Thurman Meet the Candidates Night moderator Lisa Payne of Diamond Point (center) apologizes to the crowd filling the town hall Tuesday Oct. 22 that their questions won't be answered because former supervisor John Haskell didn't show up for the event — he was apparently at home recovering from surgery. The League of Women Voters hosted the event, at the invitation of a Haskell supporter.
About 100 citizens turned out for a Meet the Candidates Night Tuesday evening, but an expected political showdown didn’t occur because the outspoken challenger for the top town government post didn’t show up — apparently because of an injury.
Former town supervisor John Haskell, who’s challenging current town supervisor Evelyn Wood to lead the town for the next several years, didn’t show up to the much-anticipated event, apparently because he was recovering from surgery after a mishap caused by a fairly serious injury.
Dozens of questions that had been collected from the crowd filling the town hall went unanswered.
Members of the League of Women Voters who were conducting the event apologized and said that since Haskell wasn’t present, it wouldn’t be fair to entertain the many questions that the public had submitted.
Candidates for other town offices who did turn out, however, read statements. Dan Smith, one of two unopposed candidate for town board, talked briefly about his own candidacy, as well as reading a statement that Haskell had provided earlier in the day.
“Come January, hopefully I will again be serving the people of Thurman,” Haskell’s prepared statement read. “My record stands on its own, if you choose to look at the facts and figures.”
Evelyn Wood spoke directly to the crowd, rather than reading a statement. She praised the crowd for their interest in the town’s governance, evidenced by the turnout at town board meetings this year.
“Thurman residents put the rest of the county to shame, considering your participation, which is just wonderful,” she said. Wood continued, speaking of the challenges the townspeople and town leaders have withstood in the past several years, including the historic flooding in 2012 that washed out nearly al the roads and many of the bridges in town.
“The floods, the tax caps, we’ve seen it all,” she said. Wood has received praise from county and state legislators for her round-the-clock work in leading a recovery from two flooding incidents in 2011.
She noted that she had followed a path of fiscal conservatism in leading the town, despite the various financial stresses, including costs of rebuilding the roadways. She announced that another $50,000 in assistance for infrastructure reconstruction was now arranged for.
“I would be honored to serve you in this next term,” she said.
Michael Eddy, also an unopposed town board candidate, told the crowd he was running for the position because he wanted to boost volunteerism and activities in town.
“I’ve seen this community go downhill in recent years,” he said. My politics are zero — I’m here to help this town.”

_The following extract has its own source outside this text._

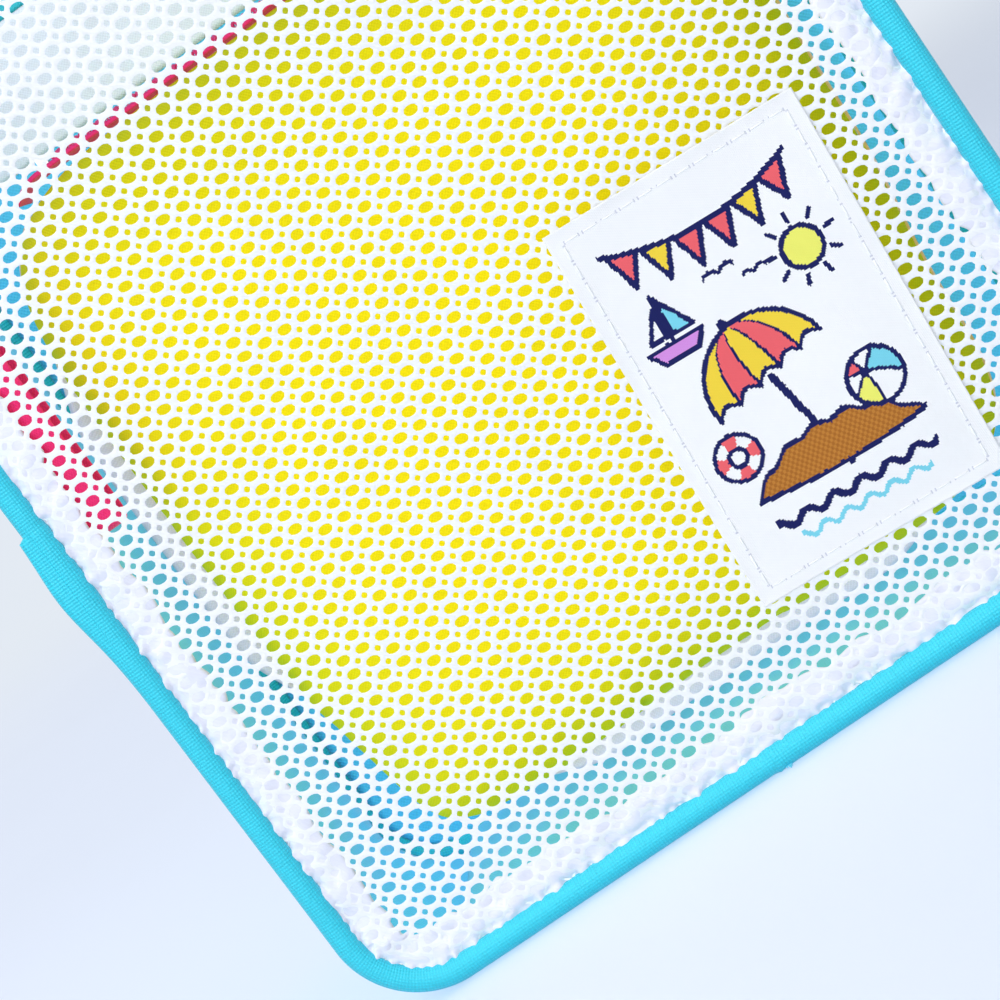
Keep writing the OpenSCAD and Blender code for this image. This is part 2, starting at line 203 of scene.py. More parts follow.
# %% Closed sheets
def grid_faces(rows, columns, wrap=False, start=0):
    """Four-cornered faces of a grid of rows by columns points; wrap joins the last column to the
    first."""
    index = start + np.arange(rows * columns).reshape(rows, columns)
    if wrap:
        index = np.concatenate([index, index[:, :1]], axis=1)
    return points_from(index[:-1, :-1], index[:-1, 1:], index[1:, 1:], index[1:, :-1]).reshape(-1, 4)


def wall_faces(edge_a, edge_b):
    """Faces of the strip between two rows of point numbers."""
    return points_from(edge_a[:-1], edge_a[1:], edge_b[1:], edge_b[:-1])


def sheet_faces(rows, columns):
    """Faces of a closed sheet: an outer grid, the same grid again behind it, and four edge walls."""
    n = rows * columns
    index = np.arange(n).reshape(rows, columns)
    outer = grid_faces(rows, columns)
    inner = grid_faces(rows, columns, start=n)[:, ::-1]
    edges = index[0, ::-1], index[-1], index[:, 0], index[::-1, -1]
    return [outer, inner] + [wall_faces(line, line + n) for line in edges]


def add_sheet(name, outer, inner, surface, body, material):
    """A closed sheet of cloth between two grids of points (rows, columns, 3)."""
    rows, columns = outer.shape[:2]
    points = np.concatenate([outer.reshape(-1, 3), inner.reshape(-1, 3)])
    uv = np.concatenate([surface.reshape(-1, 2)] * 2)
    return add_piece(name, points, sheet_faces(rows, columns), body, material, uv)


print("the smallest sheet has", sum(len(f) for f in sheet_faces(2, 2)), "faces")

# %% [markdown]
# ## Soft unevenness
# No sewn cloth is quite even. Smooth random heights give its waves and crumples, and two simple
# curves, a step and a bell, say where they begin and end.

# %% Smooth random heights
def lumps(x, y, size, seed):
    """Smooth random height from -1 to 1: random values on a square lattice of the given size,
    blended between its corners with the weight 3 t squared minus 2 t cubed."""
    cells = 64
    table = np.random.default_rng(seed).uniform(-1, 1, (cells, cells))
    gx, gy = np.asarray(x) / size, np.asarray(y) / size
    cx, cy = np.floor(gx).astype(int), np.floor(gy).astype(int)
    fx, fy = gx - cx, gy - cy
    fx, fy = fx * fx * (3 - 2 * fx), fy * fy * (3 - 2 * fy)
    left, low = cx % cells, cy % cells
    right, high = (cx + 1) % cells, (cy + 1) % cells
    near = table[left, low] * (1 - fx) + table[right, low] * fx
    far = table[left, high] * (1 - fx) + table[right, high] * fx
    return near * (1 - fy) + far * fy


def ripples(run, size, seed):
    """The same random height along a line only."""
    return lumps(run, 0 * run, size, seed)


def ramp(value, low, high):
    """0 below low, 1 above high, and a smooth step between them."""
    t = np.clip((value - low) / (high - low), 0, 1)
    return t * t * (3 - 2 * t)


def bell(value, width):
    """1 where the value is 0, falling off on both sides: e to the power -(value / width)^2."""
    return np.exp(-(value / width) ** 2)


print("three random heights:", np.round(ripples(np.arange(3) * 0.7, 1.0, 1), 2))

# %% [markdown]
# ## Cloth materials
# A woven cloth is a repeat of threads going over and under each other. The sine of one surface
# coordinate times the sine of the other gives that chequer of small humps, and a bump node turns
# it into light and shade. The pattern reads the piece's own surface coordinates, which are in
# metres, so a thread of 0.4 mm is 0.4 mm on every piece, and it turns with the cloth.

# %% A material in nodes
def shader_of(name):
    """A new material, its node tree and its Principled shader."""
    material = bpy.data.materials.new(name)
    material.use_nodes = True
    tree = material.node_tree
    return material, tree, tree.nodes["Principled BSDF"]


def set_inputs(tree, node, inputs):
    """Links each input that is given as another node's output, and sets the others."""
    for key, value in inputs.items():
        if isinstance(value, bpy.types.NodeSocket):
            tree.links.new(value, node.inputs[key])
        else:
            node.inputs[key].default_value = value


def add_node(tree, kind, inputs=None, **settings):
    """Adds one node, sets its properties, and sets or links its inputs."""
    node = tree.nodes.new(kind)
    for key, value in settings.items():
        setattr(node, key, value)
    set_inputs(tree, node, inputs or {})
    return node


def math_node(tree, operation, a, b=0.0):
    """Output of one Math node."""
    return add_node(tree, "ShaderNodeMath", {0: a, 1: b}, operation=operation).outputs[0]


# %% Steps that finishes share
def map_range(tree, value, low, high, start=0.0):
    """A value that ran from start to 1, made to run from low to high."""
    return add_node(tree, "ShaderNodeMapRange", {
        0: value, 1: start, 2: 1.0, 3: low, 4: high}).outputs[0]


def scaled(tree, colour, share):
    """A colour times a share."""
    return add_node(tree, "ShaderNodeVectorMath", {0: colour, 3: share}, operation="SCALE").outputs[0]


def bump(tree, height, depth, strength=1.0):
    """The shading of a surface whose height rises by depth as the given value goes from 0 to 1."""
    return add_node(tree, "ShaderNodeBump", {
        "Height": height, "Distance": depth, "Strength": strength}).outputs[0]


def in_piece(tree):
    """The place of a point within its piece, in metres."""
    return add_node(tree, "ShaderNodeTexCoord").outputs["Object"]


def speckle(tree, scale, detail):
    """Cloudy noise that stays with the piece, from 0 to 1."""
    return add_node(tree, "ShaderNodeTexNoise", {
        "Vector": in_piece(tree), "Scale": scale, "Detail": detail}).outputs["Fac"]


def slanting_ribs(tree, inputs):
    """Slanting bands that stay with the piece, from 0 to 1."""
    return add_node(tree, "ShaderNodeTexWave", {"Vector": in_piece(tree), **inputs},
                    bands_direction="DIAGONAL").outputs["Fac"]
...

Smith noted he was a lifelong local resident, and he had served in the Thurman Volunteer Fire Co. and the ambulance squad for a total of 20 years, including positions as chief of the fire company for five years and president of the squad for two. Smith observed he had drafted budgets and negotiated various contracts.
“This kind of leadership experience could help the town out,” he said.
Thurman Town Highway Superintendent Patrick Wood also spoke to the crowd, although his challenger Howard Cook didn’t attend the event.
Patrick Wood said he’d served the town for 17 years, and it was his mission to continue improving road drainage and rebuilding the town roads — to be sturdier than ever, able to withstand major floods.
Debate moderator Lisa Payne of Diamond Point told the crowd that she and her associates would be trying to arrange another Meet the Candidates Night so the public’s questions to the supervisor candidates could be answered.
Supervisor Evelyn Wood said she’d be happy to meet with citizens and answer their questions, inviting them to drop by at the town hall, call her up or send her e-mails.
The supervisor race has garnered considerable attention this year. Haskell and Eddy announced their candidacies in early 2013 after the town board cut funding for the local ambulance squad — due to its shaky finances and lack of Advance Life Support certification — and eliminated curbside garbage collection, which the board said was necessary to avoid huge tax increases.
Haskell’s ability to assume office, if elected, has not yet been settled. Haskell was removed from his supervisor post after his 2008 conviction for Defrauding the Government, a felony.
Despite the eligibility uncertainty, Haskell out-polled Evelyn Wood in the September Republican Primary, winning the G.O.P. ballot line. Although she is a Republican, she’ll be listed on the November ballot as a candidate of the Conservative, Independence and Democratic parties, as she won the endorsement of all three.
After Monday’s session, friends of Haskell’s said he had fallen in his shop and his arm struck a sharp metal object which severed an artery and tendons in his arm — and he had undergone surgery that morning, and was recovering at home.